Listed records ::

>> BEGIN

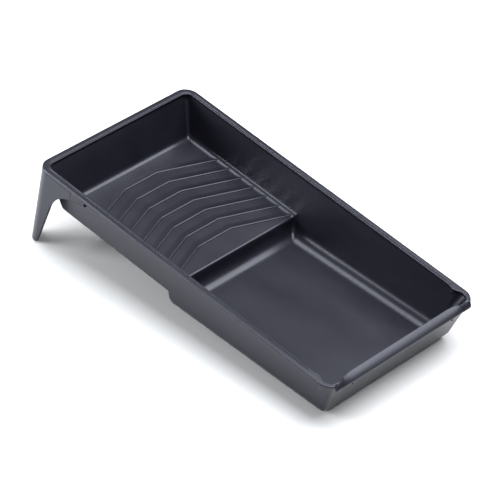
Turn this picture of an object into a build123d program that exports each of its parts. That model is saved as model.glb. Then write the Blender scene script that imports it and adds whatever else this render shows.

>> END
>> BEGIN

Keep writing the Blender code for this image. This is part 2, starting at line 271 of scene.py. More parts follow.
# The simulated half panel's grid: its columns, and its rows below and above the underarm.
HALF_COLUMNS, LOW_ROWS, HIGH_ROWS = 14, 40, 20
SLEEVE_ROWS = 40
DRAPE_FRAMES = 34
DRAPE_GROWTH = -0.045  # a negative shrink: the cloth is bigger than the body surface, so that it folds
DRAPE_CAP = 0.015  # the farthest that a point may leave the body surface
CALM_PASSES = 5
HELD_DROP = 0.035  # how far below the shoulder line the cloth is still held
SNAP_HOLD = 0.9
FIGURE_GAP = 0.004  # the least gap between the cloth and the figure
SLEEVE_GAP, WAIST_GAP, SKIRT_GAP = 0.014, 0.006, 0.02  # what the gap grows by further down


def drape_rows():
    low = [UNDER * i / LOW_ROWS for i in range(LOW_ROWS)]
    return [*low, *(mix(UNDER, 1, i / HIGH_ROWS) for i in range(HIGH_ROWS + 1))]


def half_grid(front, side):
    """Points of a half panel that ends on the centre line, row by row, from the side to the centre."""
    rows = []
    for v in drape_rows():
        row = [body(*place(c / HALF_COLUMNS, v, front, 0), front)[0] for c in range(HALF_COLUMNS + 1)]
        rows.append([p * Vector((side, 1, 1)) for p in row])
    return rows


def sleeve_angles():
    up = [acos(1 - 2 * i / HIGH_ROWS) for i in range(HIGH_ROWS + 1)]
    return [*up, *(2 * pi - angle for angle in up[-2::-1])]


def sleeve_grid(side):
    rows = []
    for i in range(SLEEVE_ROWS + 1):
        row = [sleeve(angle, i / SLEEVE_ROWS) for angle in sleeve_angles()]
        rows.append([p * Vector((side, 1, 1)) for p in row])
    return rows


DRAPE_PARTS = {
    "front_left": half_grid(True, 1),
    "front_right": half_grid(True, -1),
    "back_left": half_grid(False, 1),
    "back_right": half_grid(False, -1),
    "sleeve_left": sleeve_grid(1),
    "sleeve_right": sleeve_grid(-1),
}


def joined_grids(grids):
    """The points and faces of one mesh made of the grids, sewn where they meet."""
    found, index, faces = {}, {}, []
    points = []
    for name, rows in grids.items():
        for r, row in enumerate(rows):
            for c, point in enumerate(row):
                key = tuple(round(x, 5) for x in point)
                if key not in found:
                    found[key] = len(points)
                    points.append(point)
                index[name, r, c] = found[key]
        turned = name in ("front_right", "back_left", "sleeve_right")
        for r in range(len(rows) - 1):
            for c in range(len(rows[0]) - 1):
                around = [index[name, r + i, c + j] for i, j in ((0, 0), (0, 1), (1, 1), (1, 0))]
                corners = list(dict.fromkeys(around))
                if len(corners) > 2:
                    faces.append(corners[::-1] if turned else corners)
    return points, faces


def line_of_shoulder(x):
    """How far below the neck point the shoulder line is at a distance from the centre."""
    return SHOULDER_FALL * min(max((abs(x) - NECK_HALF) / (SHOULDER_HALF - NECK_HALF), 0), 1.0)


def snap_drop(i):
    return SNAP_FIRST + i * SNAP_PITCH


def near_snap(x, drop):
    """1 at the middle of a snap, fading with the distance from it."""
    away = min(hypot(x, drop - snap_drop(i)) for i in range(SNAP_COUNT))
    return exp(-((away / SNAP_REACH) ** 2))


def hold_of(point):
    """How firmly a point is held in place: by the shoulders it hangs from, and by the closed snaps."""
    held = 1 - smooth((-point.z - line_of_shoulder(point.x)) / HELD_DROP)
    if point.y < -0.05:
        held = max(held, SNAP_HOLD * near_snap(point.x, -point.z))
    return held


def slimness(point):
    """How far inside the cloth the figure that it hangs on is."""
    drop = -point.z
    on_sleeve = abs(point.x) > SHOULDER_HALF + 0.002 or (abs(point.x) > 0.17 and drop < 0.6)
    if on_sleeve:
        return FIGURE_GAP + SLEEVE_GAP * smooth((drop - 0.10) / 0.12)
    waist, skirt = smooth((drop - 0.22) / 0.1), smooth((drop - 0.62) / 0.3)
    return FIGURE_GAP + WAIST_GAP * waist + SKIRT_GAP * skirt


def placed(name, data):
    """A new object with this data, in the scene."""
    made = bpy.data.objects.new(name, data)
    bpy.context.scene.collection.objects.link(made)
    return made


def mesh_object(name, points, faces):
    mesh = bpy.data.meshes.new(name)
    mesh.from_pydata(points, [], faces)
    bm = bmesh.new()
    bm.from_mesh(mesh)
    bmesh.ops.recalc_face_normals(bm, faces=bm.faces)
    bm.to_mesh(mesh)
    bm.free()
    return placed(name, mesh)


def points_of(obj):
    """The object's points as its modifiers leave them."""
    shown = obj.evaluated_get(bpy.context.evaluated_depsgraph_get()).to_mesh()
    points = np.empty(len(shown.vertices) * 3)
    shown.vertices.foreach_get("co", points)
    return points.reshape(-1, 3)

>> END
>> BEGIN

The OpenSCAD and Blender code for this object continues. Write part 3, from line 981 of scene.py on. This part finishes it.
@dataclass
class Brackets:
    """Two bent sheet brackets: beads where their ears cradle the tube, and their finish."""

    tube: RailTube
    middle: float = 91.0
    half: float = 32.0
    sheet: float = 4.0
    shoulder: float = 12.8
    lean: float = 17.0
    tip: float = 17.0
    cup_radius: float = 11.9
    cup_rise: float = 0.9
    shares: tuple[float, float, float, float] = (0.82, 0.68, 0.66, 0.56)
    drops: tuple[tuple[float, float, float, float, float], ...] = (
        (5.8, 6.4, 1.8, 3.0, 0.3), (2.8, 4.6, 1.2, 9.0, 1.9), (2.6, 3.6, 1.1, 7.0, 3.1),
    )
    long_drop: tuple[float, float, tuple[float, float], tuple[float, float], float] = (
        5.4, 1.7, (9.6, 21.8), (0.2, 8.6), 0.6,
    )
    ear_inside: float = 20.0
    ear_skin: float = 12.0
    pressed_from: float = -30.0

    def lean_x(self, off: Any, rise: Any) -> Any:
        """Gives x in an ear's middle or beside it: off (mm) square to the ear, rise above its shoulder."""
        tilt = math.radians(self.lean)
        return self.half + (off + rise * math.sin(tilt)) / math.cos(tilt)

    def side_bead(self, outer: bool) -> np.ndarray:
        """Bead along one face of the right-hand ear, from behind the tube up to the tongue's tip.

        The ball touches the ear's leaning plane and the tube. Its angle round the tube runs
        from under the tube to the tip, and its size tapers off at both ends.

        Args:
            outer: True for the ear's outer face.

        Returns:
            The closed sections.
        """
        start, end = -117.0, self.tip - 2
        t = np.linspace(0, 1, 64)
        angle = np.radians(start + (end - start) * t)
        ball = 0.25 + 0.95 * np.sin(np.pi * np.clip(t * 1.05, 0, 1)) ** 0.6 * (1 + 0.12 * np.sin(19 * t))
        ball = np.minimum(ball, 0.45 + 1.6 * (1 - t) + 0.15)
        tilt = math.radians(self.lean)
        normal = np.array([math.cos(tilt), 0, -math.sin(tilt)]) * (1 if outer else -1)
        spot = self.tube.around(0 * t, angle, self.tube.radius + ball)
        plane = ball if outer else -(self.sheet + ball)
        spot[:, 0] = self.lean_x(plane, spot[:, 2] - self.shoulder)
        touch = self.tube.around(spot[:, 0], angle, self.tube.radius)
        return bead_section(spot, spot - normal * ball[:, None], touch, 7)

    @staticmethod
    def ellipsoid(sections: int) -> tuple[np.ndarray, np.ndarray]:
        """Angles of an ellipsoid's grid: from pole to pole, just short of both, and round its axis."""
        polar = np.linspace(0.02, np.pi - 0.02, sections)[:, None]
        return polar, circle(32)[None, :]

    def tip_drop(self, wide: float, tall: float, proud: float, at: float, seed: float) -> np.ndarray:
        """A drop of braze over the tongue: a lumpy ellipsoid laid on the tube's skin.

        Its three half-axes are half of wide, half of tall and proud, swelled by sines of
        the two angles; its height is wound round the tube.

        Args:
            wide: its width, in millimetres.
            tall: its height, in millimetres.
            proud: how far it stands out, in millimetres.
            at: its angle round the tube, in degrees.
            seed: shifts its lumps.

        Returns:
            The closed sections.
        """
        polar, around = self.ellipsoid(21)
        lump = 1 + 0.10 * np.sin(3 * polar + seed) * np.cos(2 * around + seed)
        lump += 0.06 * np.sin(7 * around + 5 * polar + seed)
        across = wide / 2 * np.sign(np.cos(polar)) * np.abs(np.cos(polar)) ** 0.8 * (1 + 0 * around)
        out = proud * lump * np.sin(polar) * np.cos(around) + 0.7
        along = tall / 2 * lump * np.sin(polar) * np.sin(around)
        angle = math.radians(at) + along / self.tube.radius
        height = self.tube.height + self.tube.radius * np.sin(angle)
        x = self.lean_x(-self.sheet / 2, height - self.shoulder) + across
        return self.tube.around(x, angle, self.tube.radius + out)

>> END

What to work on :: Report every line in the data above in which the word "that" appears.

Exercise solution ::
Turn this picture of an object into a build123d program that exports each of its parts. That model is saved as model.glb. Then write the Blender scene script that imports it and adds whatever else this render shows.
DRAPE_GROWTH = -0.045  # a negative shrink: the cloth is bigger than the body surface, so that it folds
DRAPE_CAP = 0.015  # the farthest that a point may leave the body surface
    """Points of a half panel that ends on the centre line, row by row, from the side to the centre."""
    """How far inside the cloth the figure that it hangs on is."""